Set task = Your task is to give the data again, exactly, with every line intact.

Dataset content =

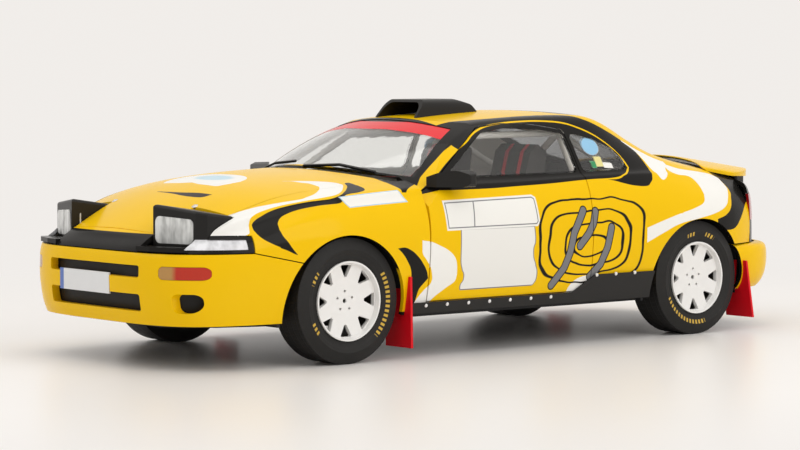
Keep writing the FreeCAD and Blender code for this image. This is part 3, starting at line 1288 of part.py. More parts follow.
RIM_PROFILE = (
    (HALF_RIM, "Sizes.flange_radius"),
    (BARREL_X, "Sizes.flange_radius"),
    (BARREL_X, SEAT_RADIUS),
    ("-(" + BARREL_X + ")", SEAT_RADIUS),
    ("-(" + BARREL_X + ")", "Sizes.flange_radius"),
    ("-" + HALF_RIM, "Sizes.flange_radius"),
    ("-" + HALF_RIM, INNER_RADIUS),
    (FACE_X + " - Sizes.rim_disc_wall", INNER_RADIUS),
    (FACE_X + " - Sizes.rim_disc_wall - Sizes.rim_dish / 2", DISH_RADIUS),
    ("0.6 * Sizes.rim_dish", "1.9 * Sizes.spindle_radius"),
    ("0.6 * Sizes.rim_dish", BORE_RADIUS),
    (FACE_X + " - Sizes.rim_disc_wall * 0.9", BORE_RADIUS),
    (FACE_X + " - Sizes.rim_disc_wall * 0.9", CAP_RADIUS),
    (FACE_X + " - Sizes.rim_dish * 0.7", CAP_RADIUS),
    (FACE_X + " - Sizes.rim_dish * 0.4", DISH_RADIUS),
    (FACE_X, INNER_RADIUS),
    (HALF_RIM, "Sizes.flange_radius - Sizes.flange_wall * 0.8"),
)


def origin_part(body, role):
    return [part for part in body.Origin.OriginFeatures if part.Role == role][0]


def sketch_on(body, role, name):
    made = body.newObject("Sketcher::SketchObject", name)
    made.AttachmentSupport = [(origin_part(body, role), "")]
    made.MapMode = "FlatFace"
    return made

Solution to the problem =
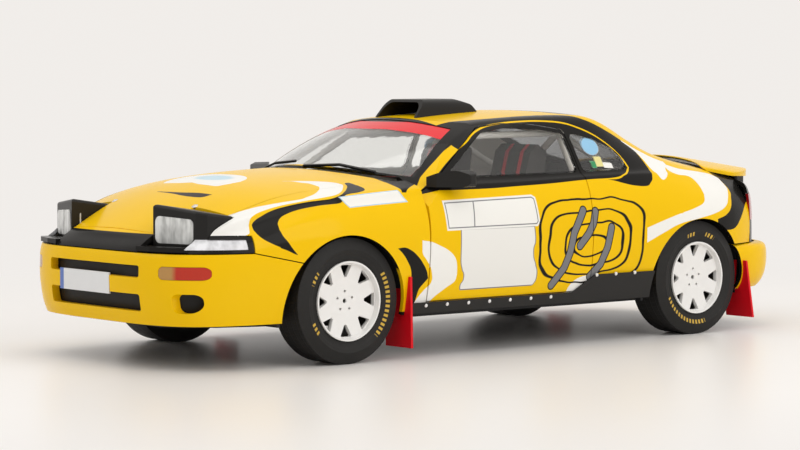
Keep writing the FreeCAD and Blender code for this image. This is part 3, starting at line 1288 of part.py. More parts follow.
RIM_PROFILE = (
    (HALF_RIM, "Sizes.flange_radius"),
    (BARREL_X, "Sizes.flange_radius"),
    (BARREL_X, SEAT_RADIUS),
    ("-(" + BARREL_X + ")", SEAT_RADIUS),
    ("-(" + BARREL_X + ")", "Sizes.flange_radius"),
    ("-" + HALF_RIM, "Sizes.flange_radius"),
    ("-" + HALF_RIM, INNER_RADIUS),
    (FACE_X + " - Sizes.rim_disc_wall", INNER_RADIUS),
    (FACE_X + " - Sizes.rim_disc_wall - Sizes.rim_dish / 2", DISH_RADIUS),
    ("0.6 * Sizes.rim_dish", "1.9 * Sizes.spindle_radius"),
    ("0.6 * Sizes.rim_dish", BORE_RADIUS),
    (FACE_X + " - Sizes.rim_disc_wall * 0.9", BORE_RADIUS),
    (FACE_X + " - Sizes.rim_disc_wall * 0.9", CAP_RADIUS),
    (FACE_X + " - Sizes.rim_dish * 0.7", CAP_RADIUS),
    (FACE_X + " - Sizes.rim_dish * 0.4", DISH_RADIUS),
    (FACE_X, INNER_RADIUS),
    (HALF_RIM, "Sizes.flange_radius - Sizes.flange_wall * 0.8"),
)


def origin_part(body, role):
    return [part for part in body.Origin.OriginFeatures if part.Role == role][0]


def sketch_on(body, role, name):
    made = body.newObject("Sketcher::SketchObject", name)
    made.AttachmentSupport = [(origin_part(body, role), "")]
    made.MapMode = "FlatFace"
    return made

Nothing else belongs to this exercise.